Geneva, Nov 8 (IANS): A whopping 7.5 million people worldwide -- the highest ever since records began in 1995 -- were diagnosed with tuberculosis (TB) in 2022, the World Health Organization’s (WHO) 2023 global TB report revealed on Wednesday.
The massive spike is attributed to good recovery in access to and provision of health services in many countries, said the report, featuring data from 192 countries and areas.
It underscored a significant worldwide recovery in the scale-up of TB diagnosis and treatment services in 2022, following the disruptions caused due to Covid-19 pandemic.
However, it also called for accelerated efforts to achieve new targets.
The report showed that India, Indonesia and the Philippines, which together accounted for over 60 per cent of the global reductions in the number of people newly diagnosed with TB in 2020 and 2021, all recovered to beyond 2019 levels in 2022.
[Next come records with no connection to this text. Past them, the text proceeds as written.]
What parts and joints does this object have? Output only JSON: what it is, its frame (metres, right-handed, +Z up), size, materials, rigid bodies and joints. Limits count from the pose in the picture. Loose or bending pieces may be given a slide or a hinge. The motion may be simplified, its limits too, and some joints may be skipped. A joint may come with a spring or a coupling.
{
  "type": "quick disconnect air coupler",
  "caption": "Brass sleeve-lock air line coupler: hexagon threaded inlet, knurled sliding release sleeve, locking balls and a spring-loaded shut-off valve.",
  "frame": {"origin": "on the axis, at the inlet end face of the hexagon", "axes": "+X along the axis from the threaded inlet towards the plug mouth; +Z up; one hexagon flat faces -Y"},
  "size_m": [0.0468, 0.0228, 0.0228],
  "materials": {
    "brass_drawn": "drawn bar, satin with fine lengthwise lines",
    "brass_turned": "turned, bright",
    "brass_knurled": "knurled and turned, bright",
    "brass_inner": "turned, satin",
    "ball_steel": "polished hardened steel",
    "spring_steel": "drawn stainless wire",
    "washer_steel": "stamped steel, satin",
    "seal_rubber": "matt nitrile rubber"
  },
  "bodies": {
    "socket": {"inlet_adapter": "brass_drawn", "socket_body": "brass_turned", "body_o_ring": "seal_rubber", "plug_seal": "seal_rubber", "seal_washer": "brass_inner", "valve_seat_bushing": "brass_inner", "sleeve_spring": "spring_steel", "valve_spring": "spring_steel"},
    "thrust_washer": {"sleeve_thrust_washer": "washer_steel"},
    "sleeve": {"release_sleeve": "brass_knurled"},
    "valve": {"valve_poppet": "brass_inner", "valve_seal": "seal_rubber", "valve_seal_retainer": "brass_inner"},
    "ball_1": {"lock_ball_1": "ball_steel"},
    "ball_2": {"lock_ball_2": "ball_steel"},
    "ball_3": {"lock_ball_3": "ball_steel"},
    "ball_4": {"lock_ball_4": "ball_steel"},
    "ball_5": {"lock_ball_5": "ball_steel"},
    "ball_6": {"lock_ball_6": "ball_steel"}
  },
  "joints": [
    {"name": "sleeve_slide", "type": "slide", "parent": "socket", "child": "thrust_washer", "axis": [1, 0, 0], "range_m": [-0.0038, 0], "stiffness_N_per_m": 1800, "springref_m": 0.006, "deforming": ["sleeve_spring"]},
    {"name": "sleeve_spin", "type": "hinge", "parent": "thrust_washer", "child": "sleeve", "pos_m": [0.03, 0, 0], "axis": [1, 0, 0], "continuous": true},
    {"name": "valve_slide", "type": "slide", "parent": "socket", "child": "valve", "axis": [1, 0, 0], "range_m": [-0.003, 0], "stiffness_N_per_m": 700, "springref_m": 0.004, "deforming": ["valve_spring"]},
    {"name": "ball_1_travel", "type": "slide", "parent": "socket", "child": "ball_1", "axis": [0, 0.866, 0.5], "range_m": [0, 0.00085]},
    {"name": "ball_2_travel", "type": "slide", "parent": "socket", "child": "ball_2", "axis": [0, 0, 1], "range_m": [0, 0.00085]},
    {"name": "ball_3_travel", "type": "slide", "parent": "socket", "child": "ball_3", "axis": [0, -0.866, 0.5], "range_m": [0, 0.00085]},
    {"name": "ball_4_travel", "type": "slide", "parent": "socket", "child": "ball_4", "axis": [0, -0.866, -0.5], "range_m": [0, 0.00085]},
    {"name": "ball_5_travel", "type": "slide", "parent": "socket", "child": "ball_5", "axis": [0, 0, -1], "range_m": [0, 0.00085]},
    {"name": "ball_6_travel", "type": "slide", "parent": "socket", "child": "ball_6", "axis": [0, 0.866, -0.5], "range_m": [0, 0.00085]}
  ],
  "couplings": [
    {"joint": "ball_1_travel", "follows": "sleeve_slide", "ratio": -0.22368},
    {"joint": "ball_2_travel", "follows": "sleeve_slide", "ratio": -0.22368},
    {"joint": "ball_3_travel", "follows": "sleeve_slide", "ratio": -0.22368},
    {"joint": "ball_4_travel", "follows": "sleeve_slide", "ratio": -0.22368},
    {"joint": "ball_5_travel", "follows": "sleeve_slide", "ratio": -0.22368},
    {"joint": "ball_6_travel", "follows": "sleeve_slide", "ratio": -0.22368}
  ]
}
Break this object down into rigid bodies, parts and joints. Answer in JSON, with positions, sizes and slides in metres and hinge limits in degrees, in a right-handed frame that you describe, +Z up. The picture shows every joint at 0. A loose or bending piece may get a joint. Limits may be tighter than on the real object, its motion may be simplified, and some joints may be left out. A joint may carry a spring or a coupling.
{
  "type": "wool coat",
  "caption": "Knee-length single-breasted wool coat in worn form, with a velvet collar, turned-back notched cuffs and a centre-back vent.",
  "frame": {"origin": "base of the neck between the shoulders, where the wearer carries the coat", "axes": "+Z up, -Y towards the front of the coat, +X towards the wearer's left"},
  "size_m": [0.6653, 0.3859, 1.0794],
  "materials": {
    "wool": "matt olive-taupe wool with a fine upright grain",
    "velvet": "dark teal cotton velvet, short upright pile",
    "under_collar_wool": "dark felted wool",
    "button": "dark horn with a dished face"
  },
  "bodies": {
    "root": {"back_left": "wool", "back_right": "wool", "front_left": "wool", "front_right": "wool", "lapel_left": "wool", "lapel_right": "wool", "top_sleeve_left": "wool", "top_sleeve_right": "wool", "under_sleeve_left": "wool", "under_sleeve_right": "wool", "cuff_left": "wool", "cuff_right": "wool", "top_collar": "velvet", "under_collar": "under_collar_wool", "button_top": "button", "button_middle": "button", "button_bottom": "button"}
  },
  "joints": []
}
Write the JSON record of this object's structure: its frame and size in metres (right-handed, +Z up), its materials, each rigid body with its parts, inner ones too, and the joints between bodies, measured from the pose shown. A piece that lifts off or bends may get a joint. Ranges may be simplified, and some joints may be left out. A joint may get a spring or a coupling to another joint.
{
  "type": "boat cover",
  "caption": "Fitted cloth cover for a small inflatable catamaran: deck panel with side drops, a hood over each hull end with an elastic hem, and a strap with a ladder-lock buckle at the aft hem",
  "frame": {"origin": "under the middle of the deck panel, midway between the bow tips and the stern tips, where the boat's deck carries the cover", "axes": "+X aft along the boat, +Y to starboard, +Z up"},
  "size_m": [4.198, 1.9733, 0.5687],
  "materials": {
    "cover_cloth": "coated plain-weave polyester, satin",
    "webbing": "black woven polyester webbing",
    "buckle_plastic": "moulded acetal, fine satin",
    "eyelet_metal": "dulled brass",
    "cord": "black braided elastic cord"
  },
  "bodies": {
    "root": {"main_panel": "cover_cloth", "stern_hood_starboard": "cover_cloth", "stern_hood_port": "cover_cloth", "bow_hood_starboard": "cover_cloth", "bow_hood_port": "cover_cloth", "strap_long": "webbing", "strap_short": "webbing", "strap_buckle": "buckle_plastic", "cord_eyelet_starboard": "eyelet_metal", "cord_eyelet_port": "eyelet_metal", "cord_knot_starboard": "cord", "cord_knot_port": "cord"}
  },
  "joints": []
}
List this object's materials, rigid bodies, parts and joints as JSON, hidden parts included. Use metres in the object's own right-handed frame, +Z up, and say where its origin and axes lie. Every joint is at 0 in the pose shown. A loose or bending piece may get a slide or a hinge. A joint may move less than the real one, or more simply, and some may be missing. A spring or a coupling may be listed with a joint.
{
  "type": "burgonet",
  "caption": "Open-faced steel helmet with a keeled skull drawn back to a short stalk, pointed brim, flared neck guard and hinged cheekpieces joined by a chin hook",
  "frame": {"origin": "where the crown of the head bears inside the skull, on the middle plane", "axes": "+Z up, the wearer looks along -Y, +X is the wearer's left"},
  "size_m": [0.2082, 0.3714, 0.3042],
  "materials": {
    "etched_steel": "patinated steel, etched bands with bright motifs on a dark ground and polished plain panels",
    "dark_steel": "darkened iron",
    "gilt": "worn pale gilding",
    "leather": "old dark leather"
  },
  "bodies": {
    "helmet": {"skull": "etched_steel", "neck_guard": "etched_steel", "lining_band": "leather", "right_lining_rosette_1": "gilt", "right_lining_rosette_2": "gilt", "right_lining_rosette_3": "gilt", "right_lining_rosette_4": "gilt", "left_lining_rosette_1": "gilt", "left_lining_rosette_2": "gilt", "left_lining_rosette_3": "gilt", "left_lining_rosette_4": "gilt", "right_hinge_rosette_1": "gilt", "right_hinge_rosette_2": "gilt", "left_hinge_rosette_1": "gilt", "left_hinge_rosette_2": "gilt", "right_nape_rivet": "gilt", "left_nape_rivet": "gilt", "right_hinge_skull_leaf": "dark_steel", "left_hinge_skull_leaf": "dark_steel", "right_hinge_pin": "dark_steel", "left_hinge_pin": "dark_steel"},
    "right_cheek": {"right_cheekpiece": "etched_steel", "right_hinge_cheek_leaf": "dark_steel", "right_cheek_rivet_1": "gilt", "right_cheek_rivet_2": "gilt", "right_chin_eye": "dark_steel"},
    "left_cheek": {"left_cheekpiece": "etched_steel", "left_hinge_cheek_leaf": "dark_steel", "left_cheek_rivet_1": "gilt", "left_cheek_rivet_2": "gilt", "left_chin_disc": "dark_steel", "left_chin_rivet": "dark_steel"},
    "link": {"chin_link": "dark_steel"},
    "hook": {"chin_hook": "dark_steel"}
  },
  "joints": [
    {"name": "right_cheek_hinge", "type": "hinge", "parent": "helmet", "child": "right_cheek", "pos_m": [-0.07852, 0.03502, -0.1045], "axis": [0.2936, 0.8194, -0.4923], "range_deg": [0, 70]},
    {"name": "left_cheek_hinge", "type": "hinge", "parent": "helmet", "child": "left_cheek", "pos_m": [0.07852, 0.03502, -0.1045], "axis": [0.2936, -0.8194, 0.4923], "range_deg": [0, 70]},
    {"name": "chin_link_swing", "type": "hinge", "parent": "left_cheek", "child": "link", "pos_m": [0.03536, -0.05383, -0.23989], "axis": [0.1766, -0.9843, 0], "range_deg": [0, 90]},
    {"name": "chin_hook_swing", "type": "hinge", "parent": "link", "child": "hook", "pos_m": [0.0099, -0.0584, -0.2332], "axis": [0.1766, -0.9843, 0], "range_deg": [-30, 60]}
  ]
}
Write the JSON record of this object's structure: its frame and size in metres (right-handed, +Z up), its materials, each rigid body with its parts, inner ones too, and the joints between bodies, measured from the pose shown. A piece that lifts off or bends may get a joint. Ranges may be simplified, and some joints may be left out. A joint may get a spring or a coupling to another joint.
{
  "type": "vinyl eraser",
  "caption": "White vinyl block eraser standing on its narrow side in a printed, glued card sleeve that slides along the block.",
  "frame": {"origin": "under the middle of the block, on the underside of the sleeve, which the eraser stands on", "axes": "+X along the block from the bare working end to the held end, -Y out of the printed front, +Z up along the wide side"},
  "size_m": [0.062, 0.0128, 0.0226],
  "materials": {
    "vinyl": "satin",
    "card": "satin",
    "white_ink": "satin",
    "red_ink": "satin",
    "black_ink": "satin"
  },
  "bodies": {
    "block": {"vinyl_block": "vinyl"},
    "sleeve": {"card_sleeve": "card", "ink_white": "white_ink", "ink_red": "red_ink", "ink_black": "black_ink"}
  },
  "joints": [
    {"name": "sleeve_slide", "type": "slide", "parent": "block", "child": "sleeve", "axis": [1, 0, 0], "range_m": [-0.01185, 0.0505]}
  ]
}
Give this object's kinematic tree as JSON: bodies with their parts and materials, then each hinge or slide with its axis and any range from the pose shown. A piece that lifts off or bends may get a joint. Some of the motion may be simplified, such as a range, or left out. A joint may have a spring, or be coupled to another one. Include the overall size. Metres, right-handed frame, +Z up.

“For millennia, our ancestors suffered and died with tuberculosis, without knowing what it was, what caused it, or how to stop it,” said Tedros Adhanom Ghebreyesus, WHO Director-General, in the statement.
“Today, we have knowledge and tools they could only have dreamed of. We have political commitment, and we have an opportunity that no generation in the history of humanity has had: the opportunity to write the final chapter in the story of TB,” he added.
Globally, an estimated 10.6 million people fell ill with TB in 2022, up from 10.3 million in 2021.
Geographically, in 2022, most people who developed TB were in the WHO Regions of South-East Asia (46 per cent), Africa (23 per cent) and the Western Pacific (18 per cent), with smaller proportions in the Eastern Mediterranean (8.1 per cent), the Americas (3.1 per cent) and Europe (2.2 per cent).
The total number of TB-related deaths (including those among people with HIV) was 1.3 million in 2022, down from 1.4 million in 2021.
However, during the 2020-2022 period, Covid-19 disruptions resulted in nearly half a million more deaths from TB. TB continues to be the leading killer among people with HIV.
Multidrug-resistant TB (MDR-TB) remains a public health crisis.
While an estimated 410,000 people developed multidrug-resistant or rifampicin-resistant TB (MDR/RR-TB) in 2022, only about two in five people accessed treatment.
There is some progress in the development of new TB diagnostics, drugs and vaccines.
However, this is constrained by the overall level of investment in these areas.
Despite significant recovery in 2022, progress was insufficient to meet global TB targets set in 2018 with disruptions caused by the pandemic and ongoing conflicts being major contributing factors.
The net decrease in TB-related deaths from 2015 to 2022 was 19 per cent, falling far short of the WHO End TB Strategy milestone of a 75 per cent reduction by 2025.
About 50 per cent of TB patients and their households face total costs that are catastrophic (direct medical expenditures, non-medical expenditures and indirect costs such as income losses that amount to more than 20 per cent of total household income), far from the WHO End TB Strategy target of zero.
The new targets include reaching 90 per cent of people in need with TB prevention and care services; using a WHO-recommended rapid test as the first method of diagnosing TB; providing a health and social benefit package to all people with TB; ensuring the availability of at least one new TB vaccine that is safe and effective; and closing funding gaps for TB implementation and research by 2027.